Il circo in fiamme

Su “Quando cade l’acrobata entrano i clown”, di Walter Veltroni

Edito da Einaudi – Supertascabili

“Sembrano marinai di mille navigazioni. Devono aver incontrato corsari e marosi. Devono aver fatto mille battaglie.”

Nessuno sa se sia per cause genetiche, politiche o caotiche, ma il bambino e l’adulto non si somigliano. Nell’equilibrio corrotto che l’essere umano, se ha la fortuna di riuscirci, trova pure all’inferno, ruotano le leve fissate al fulcro di più vite. Ma l’umana tendenza verso quella compensazione che è l’età della ragione, fa dell’uomo un animale educato, e meglio si direbbe ammaestrato, volendo riconoscere che l’analisi di se stessi procede sempre per approssimazione. L’infante disarmato gioisce, strilla e si lamenta in braccio all’uomo grande che nel silenzio della sopportazione e della tenerezza tiene buona la belva che negli anni è cresciuta insieme a lui.

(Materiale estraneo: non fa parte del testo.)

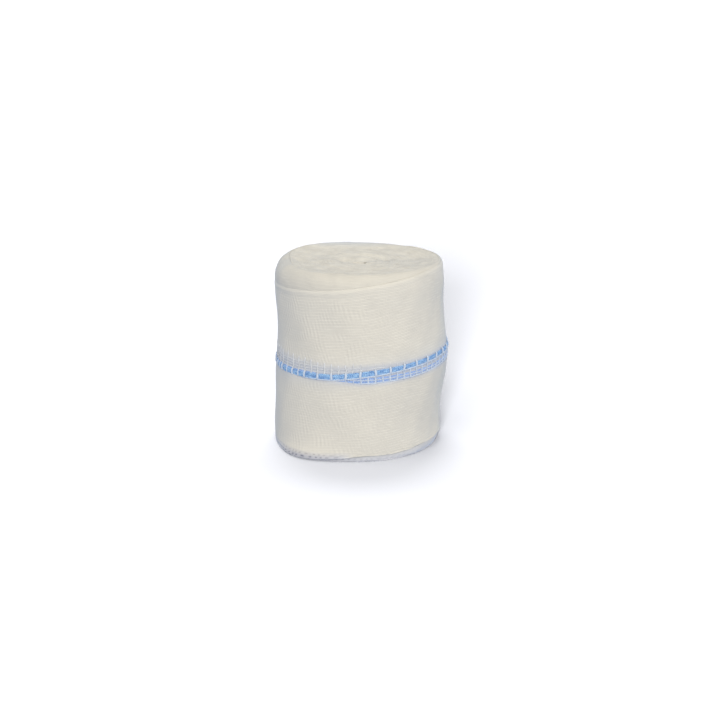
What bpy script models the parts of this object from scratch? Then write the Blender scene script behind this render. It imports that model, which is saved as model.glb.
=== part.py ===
"""Gauze bandage roll: a knitted gauze tube pressed flat, wound up and standing on one end.

One closed solid holds the wound form. Its sections are lofted round the winding axis, and
each section runs from the middle of the base, out along the lower end, up the wall and back
in along the upper end. The wall carries the last turn, which has slipped up to one side, so
its two edges and its cut end stand out from the turn under it. The ends carry the main
twists as spiral ridges. Sizes are in metres, +Z is up, and the front is at -Y.
"""

import math

import bmesh
import bpy
import numpy as np

MM = 0.001

# Driving sizes
ROLL_HEIGHT = 75.0 * MM          # flat width of the bandage, which is the roll's height
TURN_THICKNESS = 0.8 * MM        # one turn of the pressed tube
CREST_DROP = 0.5 * MM            # how far the crest sinks on its low side
SHOULDER_HEIGHT = 68.0 * MM      # where the turns under the last one start to round inwards
SHOULDER_RISE = 2.8 * MM         # how much higher that is on the high side
HIGH_SIDE = math.radians(150.0)  # the turns have slipped up towards the back right
FOOT_INSET = 0.4 * MM            # rounding between the base and the wall
EDGE_ROUND = 0.3 * MM            # rounding of the last turn's edges
SEAM_GAP = 0.15 * MM             # the last turn's upper edge stands off by twice this

# The last turn runs counterclockwise seen from above and ends at the back right.
CUT_END = math.radians(135.0)    # turned from the front towards the right
CUT_STEP = math.radians(0.8)     # width of the step at the cut end

# The two ends
TWIST_PITCH = 6.0 * MM           # radial distance between the main twists
TOP_TWIST = 0.75 * MM            # height of the twists on the upper end
TOP_SINK = 1.6 * MM              # how far the middle of the upper end sinks
BASE_GROOVE = 1.1 * MM           # depth of the grooves between the twists on the base
BASE_DISC = 6.5 * MM             # flat middle of the base
BASE_RING = 23.0 * MM            # the base is flat outside this radius

# The lower edge spreads on the floor at the front left.
FLARE = 4.9 * MM
FLARE_AT = math.radians(-39.0)
FLARE_WIDTH = math.radians(24.0)
FLARE_HEIGHT = 4.0 * MM

# How finely the solid is faceted
ANGLE_STEPS = 78
END_STEPS = 18
WALL_STEPS = 13
SHOULDER_STEPS = 4

# Radius of the wall by height, on four sides, in millimetres.
WALL_COLUMNS = ("height", "left", "front", "right", "back")
WALL = (
    (0.0, 34.9, 33.8, 33.4, 33.7),
    (4.0, 35.0, 34.0, 33.2, 33.8),
    (9.0, 35.0, 34.2, 32.8, 33.9),
    (15.0, 34.8, 34.4, 33.1, 34.1),
    (22.0, 34.5, 34.7, 33.8, 34.3),
    (30.0, 34.1, 34.8, 34.9, 34.4),
    (36.0, 33.8, 34.8, 35.6, 34.5),
    (44.0, 33.4, 34.5, 34.9, 34.3),
    (52.0, 33.6, 34.3, 34.1, 34.1),
    (60.0, 34.1, 34.3, 33.6, 34.1),
    (67.0, 34.5, 34.4, 33.8, 34.2),
    (75.0, 34.5, 34.2, 32.9, 33.9),
)

# Lower and upper edge of the last turn, by angle from the front towards the right, in
# degrees and millimetres. The rows run from the start of the last turn to its cut end.
EDGE_COLUMNS = ("angle", "lower", "upper")
EDGES = (
    (-225.0, 0.5, 70.4),
    (-170.0, 0.4, 69.4),
    (-110.0, 0.4, 68.0),
    (-60.0, 0.5, 67.7),
    (-25.0, 0.9, 68.4),
    (0.0, 2.2, 70.0),
    (25.0, 3.1, 71.9),
    (50.0, 4.5, 73.6),
    (80.0, 5.4, 74.0),
    (135.0, 6.2, 73.0),
)

# Radius of the crest, the highest ring of the upper end, along the last turn in the same way.
CREST_COLUMNS = ("angle", "radius")
CREST = (
    (-225.0, 29.2),
    (-180.0, 29.8),
    (-150.0, 32.1),
    (-120.0, 31.1),
    (-90.0, 28.2),
    (-50.0, 29.5),
    (0.0, 29.6),
    (45.0, 30.5),
    (90.0, 31.8),
    (135.0, 29.2),
)

COTTON = (0.80, 0.78, 0.70, 1.0)  # cream of the undyed yarn


def column(rows, names, name):
    """One named column of a table as an array."""
    return np.array([row[names.index(name)] for row in rows])


def smooth_read(at, places, values):
    """A table's value at a place, eased between rows, so that no row leaves a corner."""
    at = np.clip(at, places[0], places[-1])
    row = np.clip(np.searchsorted(places, at) - 1, 0, len(places) - 2)
    slopes = np.gradient(values, places)
    gap = places[row + 1] - places[row]
    t = (at - places[row]) / gap
    return (
        (2 * t**3 - 3 * t**2 + 1) * values[row]
        + (t**3 - 2 * t**2 + t) * gap * slopes[row]
        + (3 * t**2 - 2 * t**3) * values[row + 1]
        + (t**3 - t**2) * gap * slopes[row + 1]
    )


def turn_share(angle):
    """0 where the last turn starts, just past the cut end, and 1 at the cut end."""
    return ((angle - CUT_END) % math.tau) / math.tau


def winding_angle(angle):
    """The same angle, written on the stretch that the last turn covers."""
    return CUT_END - math.tau + turn_share(angle) * math.tau


def read_round(rows, names, name, angle):
    """A column of a table whose rows run round the roll, at one angle and in metres."""
    at = np.array(math.degrees(winding_angle(angle)))
    return float(smooth_read(at, column(rows, names, "angle"), column(rows, names, name))) * MM


def edge_heights(angle):
    """Heights of the last turn's lower and upper edge."""
    return [read_round(EDGES, EDGE_COLUMNS, name, angle) for name in ("lower", "upper")]


def flare(angle, height):
    """How far the lower edge spreads on the floor."""
    away = (angle - FLARE_AT + math.pi) % math.tau - math.pi
    return FLARE * math.exp(-((away / FLARE_WIDTH) ** 2)) * np.exp(-height / FLARE_HEIGHT)


def outer_radius(angle, height):
    """Outside of the last turn: the four sides blended round, plus the growth of one turn."""
    height = np.asarray(height, float)
    places = column(WALL, WALL_COLUMNS, "height") * MM
    left, front, right, back = (
        smooth_read(height, places, column(WALL, WALL_COLUMNS, side)) * MM
        for side in ("left", "front", "right", "back")
    )
    middle = (left + front + right + back) / 4
    blended = (
        middle
        + (right - left) / 2 * math.sin(angle)
        + (front - back) / 2 * math.cos(angle)
        + (front + back - left - right) / 4 * math.cos(2 * angle)
    )
    return blended + TURN_THICKNESS * (turn_share(angle) - 0.6) + flare(angle, height)


def spiral(radius, angle):
    """1 on a twist and -1 between two: the phase turns once a pitch and once a turn."""
    return np.cos(math.tau * radius / TWIST_PITCH - angle)


def eased(share):
    """0 below 0, 1 above 1, and a smooth rise between."""
    share = np.clip(share, 0, 1)
    return share * share * (3 - 2 * share)


def base_height(radius, angle):
    """Lower end: wide grooves between twists whose tops the floor has pressed flat."""
    inside = eased((radius - BASE_DISC) / (4 * MM))
    outside = eased((BASE_RING - radius) / (4 * MM))
    return BASE_GROOVE * eased((0.5 - spiral(radius, angle)) / 1.5) * inside * outside


def high_share(angle):
    """1 on the side that the turns have slipped up to, and 0 opposite."""
    return (1 + math.cos(angle - HIGH_SIDE)) / 2


def crest_height(angle):
    """Highest ring of the upper end, a little lower at the front left."""
    return ROLL_HEIGHT - CREST_DROP * (1 - high_share(angle))


def crest_radius(angle):
    """The crest is uneven: it reaches furthest out at the back left and at the right."""
    return read_round(CREST, CREST_COLUMNS, "radius", angle)


def top_height(radius, angle):
    """Upper end: a shallow sink towards the middle, twists on it, and two soft lumps."""
    inward = np.clip(1 - radius / crest_radius(angle), 0, 1)
    sink = TOP_SINK * np.sin(np.minimum(inward * 2.2, 1) * math.pi / 2)
    twist = TOP_TWIST * (spiral(radius, angle) - 1) / 2 * np.minimum(inward * 5, 1)
    lumps = 0.5 * MM * np.sin(2 * angle + 0.7) * np.sin(inward * math.pi)
    return crest_height(angle) - sink + twist + lumps * inward


def section(angle):
    """Outline of the roll at one angle, as radii and heights from base to upper end."""
    lower, upper = edge_heights(angle)
    shoulder = SHOULDER_HEIGHT + SHOULDER_RISE * high_share(angle)
    crest = crest_radius(angle)
    at_lower, at_shoulder, at_upper = outer_radius(angle, [lower, shoulder, upper])
    foot = at_lower - TURN_THICKNESS - FOOT_INSET
    under = at_shoulder - TURN_THICKNESS

    shares = np.arange(1, END_STEPS + 1) / END_STEPS
    base = np.append(BASE_RING * shares, (BASE_RING + foot) / 2)
    outline = [(base, base_height(base, angle))]
    outline.append(([foot, foot + FOOT_INSET * 0.7], [0, lower * 0.4]))

    outline.append(([at_lower - EDGE_ROUND], [lower]))
    heights = np.linspace(lower + EDGE_ROUND, upper - EDGE_ROUND, WALL_STEPS)
    outline.append((outer_radius(angle, heights), heights))
    outline.append(([at_upper - EDGE_ROUND], [upper]))

    outline.append(([under + SEAM_GAP], [upper - SEAM_GAP]))
    turned = np.linspace(0, math.pi / 2, SHOULDER_STEPS + 1)
    reach = under - SEAM_GAP - crest
    rise = crest_height(angle) - shoulder
    outline.append((crest + reach * np.cos(turned), shoulder + rise * np.sin(turned)))
    inner = crest * shares[-2::-1]
    outline.append((inner, top_height(inner, angle)))
    return (
        np.concatenate([np.asarray(radii, float) for radii, _ in outline]),
        np.concatenate([np.asarray(heights, float) for _, heights in outline]),
    )


def section_angles():
    """Even angles round the roll, with the cut end as two of them a small step apart."""
    start = CUT_END + CUT_STEP
    return start + np.linspace(0, math.tau - CUT_STEP, ANGLE_STEPS) - math.tau


def roll_mesh():
    """Joins the sections into one closed mesh with a point at the middle of each end."""
    model = bmesh.new()
    rings = []
    for angle in section_angles():
        radii, heights = section(angle)
        xs = radii * math.sin(angle)
        ys = -radii * math.cos(angle)
        rings.append([model.verts.new(point) for point in zip(xs, ys, heights)])
    base_middle = model.verts.new((0, 0, 0))
    top_middle = model.verts.new((0, 0, float(top_height(np.array(0.0), 0.0))))

    for ring, after in zip(rings, rings[1:] + rings[:1]):
        model.faces.new((base_middle, after[0], ring[0]))
        for low in range(len(ring) - 1):
            model.faces.new((ring[low], after[low], after[low + 1], ring[low + 1]))
        model.faces.new((ring[-1], after[-1], top_middle))
    bmesh.ops.triangulate(model, faces=model.faces, quad_method="SHORT_EDGE")
    mesh = bpy.data.meshes.new("bandage_roll")
    model.to_mesh(mesh)
    model.free()
    return mesh


def cotton():
    """Soft matt cotton."""
    material = bpy.data.materials.new("cotton")
    material.use_nodes = True
    shader = material.node_tree.nodes["Principled BSDF"]
    shader.inputs["Base Color"].default_value = COTTON
    shader.inputs["Roughness"].default_value = 0.9
    shader.inputs["Metallic"].default_value = 0.0
    material.diffuse_color = COTTON
    return material


def main():
    for thing in list(bpy.data.objects):
        bpy.data.objects.remove(thing, do_unlink=True)
    mesh = roll_mesh()
    mesh.shade_smooth()
    mesh.set_sharp_from_angle(angle=math.radians(40.0))
    mesh.materials.append(cotton())
    bpy.context.scene.collection.objects.link(bpy.data.objects.new("bandage_roll", mesh))


main()
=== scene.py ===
"""Gauze bandage roll: the wound cloth, its marker line and a plain studio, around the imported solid.

The bandage is a knitted tube pressed flat. Its turns are closed rings of cloth swept along a
spiral: the inner turns, the turn that curls over the shoulder, and the last turn, whose open
ladder band carries the blue marker yarn. Everything is in metres in the solid's frame.
"""

import math

import bpy
import numpy as np
from bpy.props import FloatProperty, FloatVectorProperty, IntProperty, PointerProperty
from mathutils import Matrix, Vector


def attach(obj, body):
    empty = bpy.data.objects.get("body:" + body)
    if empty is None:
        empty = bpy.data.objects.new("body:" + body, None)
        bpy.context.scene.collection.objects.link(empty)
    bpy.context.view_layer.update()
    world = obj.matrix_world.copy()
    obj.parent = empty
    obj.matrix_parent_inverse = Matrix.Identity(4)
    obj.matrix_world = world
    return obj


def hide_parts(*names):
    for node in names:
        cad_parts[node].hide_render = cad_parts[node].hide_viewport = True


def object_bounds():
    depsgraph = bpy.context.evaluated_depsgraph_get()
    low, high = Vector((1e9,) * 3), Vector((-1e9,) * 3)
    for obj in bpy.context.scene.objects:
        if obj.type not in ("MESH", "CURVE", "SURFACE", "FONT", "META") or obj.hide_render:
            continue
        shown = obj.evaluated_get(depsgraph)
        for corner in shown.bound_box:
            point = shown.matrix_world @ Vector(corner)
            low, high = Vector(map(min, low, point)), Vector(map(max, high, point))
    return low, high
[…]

Deve esserselo chiesto a più riprese l’autore del libro “Quando cade l’acrobata entrano i clown”, prima di riconoscere che quando la ferocia della Storia fa ingresso nel gioco non risparmia nemmeno l’uomo che si traveste da bambino e nella sua grazia viscerale vuol tornare tra le braccia della passione.

Valter Weltroni deve esserselo domandato molte volte prima di scrivere il toccante monologo di un uomo che per una notte ha mentito alla moglie sulla destinazione di un viaggio, nascondendole che quella reale sarebbe stata la finale di Coppa dei Campioni tra la sua squadra del cuore, la Juventus, e quella di avversari, il Liverpool, sostenuti da tifosi scesi da un nord europeo di barbarica memoria. Quella era stata l’unica bugia alla compagna di una vita. L’unica bugia che di lì a poco avrebbe steso il manto bianco su una notte di tragedia. Una menzogna che per una sera lo avrebbe trasformato in un bambino lo avrebbe scaraventato in un’esperienza assoluta di adulta tristezza.

Lo stadio Heysel di Bruxelles fu il teatro di molte cose, la sera del 29 maggio del 1985. Fu la follia, il disarmo e il becero impaccio se comportarsi da bambini o da adulti, di fronte al crollo di un pezzo dello stadio e dell’onore intero di una nazione. Tutta l’Inghilterra dovette vergognarsi al cospetto di un’azione estrema di becera e ubriaca teppaglia. Tutta Italia dovette inchinarsi all’imbarazzo del giorno successivo, che non seppe risparmiarsi lo scoppio di una festa fuori luogo prima di tutto perché un luogo quella strana vittoria non avrebbe mai potuto trovarlo. Ma quando l’indesiderabile piomba sulle possibilità umane, pure la tragedia diventa piccola piccola, e allora vale pure la pena di aspettare di cullarla nel tempo postumo alla festa.

Veltroni spegne la luce e accende un lume, abbassa il volume e ascolta i sussurri di una notte di sereno tormento, di un uomo che ha assistito agli orrori della follia senza nemmeno poterlo confessare al candore accogliente di sua moglie. Il protagonista del suo libro è lo scrigno chiuso di un segreto rivelato a una nazione. Lui c’è stato dentro ma non può strillarlo. S’è reso conto della connivenza di più età nell’uomo che si crede adulto, perduto tra clamorose debolezze e irritanti incapacità. Ricorda una per una le facce disperate di una folla dispersa nel dolore, i volti incollati alla tragedia come usciti da un dipinto di Goya.La Storiadello sport conserva nel museo delle torture quella indimenticabile sera di maggio. E il protagonista di Veltroni ripercorre dentro di sè quella giornata che lo fece sentire maldestro e ingenuo bambino di fronte alla violenza della vita e sorpreso e vinto adulto davanti all’esplosione di gioia di uno spettacolo che seppe di circo in fiamme.

“Entrano le squadre in campo, che magnifica allegria. Quando cade l’acrobata, entrano in scena i clown. È la verità, siamo al circo. Un luogo dei più tristi della vita. Uno dei posti nel mondo dove nessuno è libero.”